Given instruction:
Print all entries word for word.
>> BEGIN Exercise input
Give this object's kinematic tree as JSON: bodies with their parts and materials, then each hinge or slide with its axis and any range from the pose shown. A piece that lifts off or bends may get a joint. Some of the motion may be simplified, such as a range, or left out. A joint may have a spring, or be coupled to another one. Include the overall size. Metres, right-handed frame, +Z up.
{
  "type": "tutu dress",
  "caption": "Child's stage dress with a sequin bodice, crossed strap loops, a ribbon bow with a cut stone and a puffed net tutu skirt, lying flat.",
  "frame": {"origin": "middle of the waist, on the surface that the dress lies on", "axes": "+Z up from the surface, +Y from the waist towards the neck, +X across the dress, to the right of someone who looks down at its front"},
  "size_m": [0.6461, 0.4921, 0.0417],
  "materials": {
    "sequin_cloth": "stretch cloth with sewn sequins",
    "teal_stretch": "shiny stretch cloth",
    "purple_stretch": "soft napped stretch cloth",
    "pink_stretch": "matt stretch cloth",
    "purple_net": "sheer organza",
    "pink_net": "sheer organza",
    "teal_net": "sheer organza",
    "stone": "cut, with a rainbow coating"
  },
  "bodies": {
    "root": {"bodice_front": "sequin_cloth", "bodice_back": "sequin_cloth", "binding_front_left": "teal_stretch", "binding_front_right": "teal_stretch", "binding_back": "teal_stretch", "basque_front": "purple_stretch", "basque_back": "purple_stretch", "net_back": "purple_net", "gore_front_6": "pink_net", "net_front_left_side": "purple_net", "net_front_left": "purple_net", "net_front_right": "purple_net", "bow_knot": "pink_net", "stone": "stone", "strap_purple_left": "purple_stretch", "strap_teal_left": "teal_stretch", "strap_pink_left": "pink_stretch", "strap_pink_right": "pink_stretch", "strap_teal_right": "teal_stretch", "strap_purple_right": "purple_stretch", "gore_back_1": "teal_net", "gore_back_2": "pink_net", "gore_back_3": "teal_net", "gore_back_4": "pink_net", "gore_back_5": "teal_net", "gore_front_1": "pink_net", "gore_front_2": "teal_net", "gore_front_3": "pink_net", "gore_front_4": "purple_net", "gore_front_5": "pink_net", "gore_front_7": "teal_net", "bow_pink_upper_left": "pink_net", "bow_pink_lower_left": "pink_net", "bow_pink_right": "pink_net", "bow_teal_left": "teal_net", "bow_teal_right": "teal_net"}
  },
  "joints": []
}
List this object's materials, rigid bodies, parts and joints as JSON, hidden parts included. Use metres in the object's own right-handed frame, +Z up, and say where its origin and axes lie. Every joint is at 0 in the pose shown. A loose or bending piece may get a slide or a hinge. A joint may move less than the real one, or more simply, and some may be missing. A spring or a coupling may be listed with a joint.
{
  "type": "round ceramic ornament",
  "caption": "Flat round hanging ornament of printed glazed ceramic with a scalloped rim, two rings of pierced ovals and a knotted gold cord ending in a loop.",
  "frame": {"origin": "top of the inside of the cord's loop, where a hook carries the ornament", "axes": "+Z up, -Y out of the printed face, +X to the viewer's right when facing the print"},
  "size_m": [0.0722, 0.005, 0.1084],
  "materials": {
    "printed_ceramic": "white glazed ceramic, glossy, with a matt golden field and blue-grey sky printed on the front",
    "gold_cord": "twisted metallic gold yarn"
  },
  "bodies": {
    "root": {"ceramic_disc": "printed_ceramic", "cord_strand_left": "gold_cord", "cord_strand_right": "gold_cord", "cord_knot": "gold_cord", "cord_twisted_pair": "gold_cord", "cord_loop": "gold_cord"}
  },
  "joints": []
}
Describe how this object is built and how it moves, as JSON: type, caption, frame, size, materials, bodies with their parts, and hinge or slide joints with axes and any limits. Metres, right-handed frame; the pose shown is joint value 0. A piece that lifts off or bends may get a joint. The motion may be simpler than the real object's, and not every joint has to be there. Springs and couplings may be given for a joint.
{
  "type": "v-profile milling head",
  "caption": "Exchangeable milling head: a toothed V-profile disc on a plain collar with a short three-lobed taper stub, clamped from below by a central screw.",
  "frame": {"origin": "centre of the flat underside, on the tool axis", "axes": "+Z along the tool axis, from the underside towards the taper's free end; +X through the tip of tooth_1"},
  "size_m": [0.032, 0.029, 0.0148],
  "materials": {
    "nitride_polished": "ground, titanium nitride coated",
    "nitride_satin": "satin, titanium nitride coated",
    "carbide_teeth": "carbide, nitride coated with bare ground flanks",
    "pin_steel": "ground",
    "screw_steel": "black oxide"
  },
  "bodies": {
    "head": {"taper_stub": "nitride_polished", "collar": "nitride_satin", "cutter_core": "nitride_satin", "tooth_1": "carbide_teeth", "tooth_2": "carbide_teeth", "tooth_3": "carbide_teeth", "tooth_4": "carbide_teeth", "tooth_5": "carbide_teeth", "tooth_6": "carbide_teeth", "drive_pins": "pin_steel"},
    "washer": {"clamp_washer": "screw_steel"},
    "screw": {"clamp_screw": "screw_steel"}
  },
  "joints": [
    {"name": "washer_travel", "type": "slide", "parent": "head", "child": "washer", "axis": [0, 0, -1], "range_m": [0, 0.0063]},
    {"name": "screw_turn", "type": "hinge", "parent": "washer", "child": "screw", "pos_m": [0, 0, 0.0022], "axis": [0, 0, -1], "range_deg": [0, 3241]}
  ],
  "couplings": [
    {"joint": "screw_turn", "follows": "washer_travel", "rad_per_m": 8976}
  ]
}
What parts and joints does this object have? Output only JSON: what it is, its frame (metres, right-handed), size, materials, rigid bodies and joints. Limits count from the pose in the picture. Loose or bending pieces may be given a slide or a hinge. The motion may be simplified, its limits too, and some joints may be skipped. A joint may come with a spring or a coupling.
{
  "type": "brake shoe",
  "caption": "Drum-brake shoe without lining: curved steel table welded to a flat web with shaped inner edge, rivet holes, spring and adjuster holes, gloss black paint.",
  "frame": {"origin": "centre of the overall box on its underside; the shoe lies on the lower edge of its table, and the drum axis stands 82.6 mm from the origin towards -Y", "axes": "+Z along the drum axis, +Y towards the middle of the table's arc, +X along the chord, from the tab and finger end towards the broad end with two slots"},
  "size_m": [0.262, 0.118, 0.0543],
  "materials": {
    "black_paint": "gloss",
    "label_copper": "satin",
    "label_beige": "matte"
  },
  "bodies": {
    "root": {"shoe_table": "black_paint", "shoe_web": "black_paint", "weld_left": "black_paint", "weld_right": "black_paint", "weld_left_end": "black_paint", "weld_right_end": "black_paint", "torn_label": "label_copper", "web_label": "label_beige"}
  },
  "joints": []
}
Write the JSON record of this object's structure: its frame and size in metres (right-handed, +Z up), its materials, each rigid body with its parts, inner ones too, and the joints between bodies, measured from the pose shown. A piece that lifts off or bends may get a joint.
>> END Exercise input
Reply to the task:
Give this object's kinematic tree as JSON: bodies with their parts and materials, then each hinge or slide with its axis and any range from the pose shown. A piece that lifts off or bends may get a joint. Some of the motion may be simplified, such as a range, or left out. A joint may have a spring, or be coupled to another one. Include the overall size. Metres, right-handed frame, +Z up.
{
  "type": "tutu dress",
  "caption": "Child's stage dress with a sequin bodice, crossed strap loops, a ribbon bow with a cut stone and a puffed net tutu skirt, lying flat.",
  "frame": {"origin": "middle of the waist, on the surface that the dress lies on", "axes": "+Z up from the surface, +Y from the waist towards the neck, +X across the dress, to the right of someone who looks down at its front"},
  "size_m": [0.6461, 0.4921, 0.0417],
  "materials": {
    "sequin_cloth": "stretch cloth with sewn sequins",
    "teal_stretch": "shiny stretch cloth",
    "purple_stretch": "soft napped stretch cloth",
    "pink_stretch": "matt stretch cloth",
    "purple_net": "sheer organza",
    "pink_net": "sheer organza",
    "teal_net": "sheer organza",
    "stone": "cut, with a rainbow coating"
  },
  "bodies": {
    "root": {"bodice_front": "sequin_cloth", "bodice_back": "sequin_cloth", "binding_front_left": "teal_stretch", "binding_front_right": "teal_stretch", "binding_back": "teal_stretch", "basque_front": "purple_stretch", "basque_back": "purple_stretch", "net_back": "purple_net", "gore_front_6": "pink_net", "net_front_left_side": "purple_net", "net_front_left": "purple_net", "net_front_right": "purple_net", "bow_knot": "pink_net", "stone": "stone", "strap_purple_left": "purple_stretch", "strap_teal_left": "teal_stretch", "strap_pink_left": "pink_stretch", "strap_pink_right": "pink_stretch", "strap_teal_right": "teal_stretch", "strap_purple_right": "purple_stretch", "gore_back_1": "teal_net", "gore_back_2": "pink_net", "gore_back_3": "teal_net", "gore_back_4": "pink_net", "gore_back_5": "teal_net", "gore_front_1": "pink_net", "gore_front_2": "teal_net", "gore_front_3": "pink_net", "gore_front_4": "purple_net", "gore_front_5": "pink_net", "gore_front_7": "teal_net", "bow_pink_upper_left": "pink_net", "bow_pink_lower_left": "pink_net", "bow_pink_right": "pink_net", "bow_teal_left": "teal_net", "bow_teal_right": "teal_net"}
  },
  "joints": []
}
List this object's materials, rigid bodies, parts and joints as JSON, hidden parts included. Use metres in the object's own right-handed frame, +Z up, and say where its origin and axes lie. Every joint is at 0 in the pose shown. A loose or bending piece may get a slide or a hinge. A joint may move less than the real one, or more simply, and some may be missing. A spring or a coupling may be listed with a joint.
{
  "type": "round ceramic ornament",
  "caption": "Flat round hanging ornament of printed glazed ceramic with a scalloped rim, two rings of pierced ovals and a knotted gold cord ending in a loop.",
  "frame": {"origin": "top of the inside of the cord's loop, where a hook carries the ornament", "axes": "+Z up, -Y out of the printed face, +X to the viewer's right when facing the print"},
  "size_m": [0.0722, 0.005, 0.1084],
  "materials": {
    "printed_ceramic": "white glazed ceramic, glossy, with a matt golden field and blue-grey sky printed on the front",
    "gold_cord": "twisted metallic gold yarn"
  },
  "bodies": {
    "root": {"ceramic_disc": "printed_ceramic", "cord_strand_left": "gold_cord", "cord_strand_right": "gold_cord", "cord_knot": "gold_cord", "cord_twisted_pair": "gold_cord", "cord_loop": "gold_cord"}
  },
  "joints": []
}
Describe how this object is built and how it moves, as JSON: type, caption, frame, size, materials, bodies with their parts, and hinge or slide joints with axes and any limits. Metres, right-handed frame; the pose shown is joint value 0. A piece that lifts off or bends may get a joint. The motion may be simpler than the real object's, and not every joint has to be there. Springs and couplings may be given for a joint.
{
  "type": "v-profile milling head",
  "caption": "Exchangeable milling head: a toothed V-profile disc on a plain collar with a short three-lobed taper stub, clamped from below by a central screw.",
  "frame": {"origin": "centre of the flat underside, on the tool axis", "axes": "+Z along the tool axis, from the underside towards the taper's free end; +X through the tip of tooth_1"},
  "size_m": [0.032, 0.029, 0.0148],
  "materials": {
    "nitride_polished": "ground, titanium nitride coated",
    "nitride_satin": "satin, titanium nitride coated",
    "carbide_teeth": "carbide, nitride coated with bare ground flanks",
    "pin_steel": "ground",
    "screw_steel": "black oxide"
  },
  "bodies": {
    "head": {"taper_stub": "nitride_polished", "collar": "nitride_satin", "cutter_core": "nitride_satin", "tooth_1": "carbide_teeth", "tooth_2": "carbide_teeth", "tooth_3": "carbide_teeth", "tooth_4": "carbide_teeth", "tooth_5": "carbide_teeth", "tooth_6": "carbide_teeth", "drive_pins": "pin_steel"},
    "washer": {"clamp_washer": "screw_steel"},
    "screw": {"clamp_screw": "screw_steel"}
  },
  "joints": [
    {"name": "washer_travel", "type": "slide", "parent": "head", "child": "washer", "axis": [0, 0, -1], "range_m": [0, 0.0063]},
    {"name": "screw_turn", "type": "hinge", "parent": "washer", "child": "screw", "pos_m": [0, 0, 0.0022], "axis": [0, 0, -1], "range_deg": [0, 3241]}
  ],
  "couplings": [
    {"joint": "screw_turn", "follows": "washer_travel", "rad_per_m": 8976}
  ]
}
What parts and joints does this object have? Output only JSON: what it is, its frame (metres, right-handed), size, materials, rigid bodies and joints. Limits count from the pose in the picture. Loose or bending pieces may be given a slide or a hinge. The motion may be simplified, its limits too, and some joints may be skipped. A joint may come with a spring or a coupling.
{
  "type": "brake shoe",
  "caption": "Drum-brake shoe without lining: curved steel table welded to a flat web with shaped inner edge, rivet holes, spring and adjuster holes, gloss black paint.",
  "frame": {"origin": "centre of the overall box on its underside; the shoe lies on the lower edge of its table, and the drum axis stands 82.6 mm from the origin towards -Y", "axes": "+Z along the drum axis, +Y towards the middle of the table's arc, +X along the chord, from the tab and finger end towards the broad end with two slots"},
  "size_m": [0.262, 0.118, 0.0543],
  "materials": {
    "black_paint": "gloss",
    "label_copper": "satin",
    "label_beige": "matte"
  },
  "bodies": {
    "root": {"shoe_table": "black_paint", "shoe_web": "black_paint", "weld_left": "black_paint", "weld_right": "black_paint", "weld_left_end": "black_paint", "weld_right_end": "black_paint", "torn_label": "label_copper", "web_label": "label_beige"}
  },
  "joints": []
}
Write the JSON record of this object's structure: its frame and size in metres (right-handed, +Z up), its materials, each rigid body with its parts, inner ones too, and the joints between bodies, measured from the pose shown. A piece that lifts off or bends may get a joint.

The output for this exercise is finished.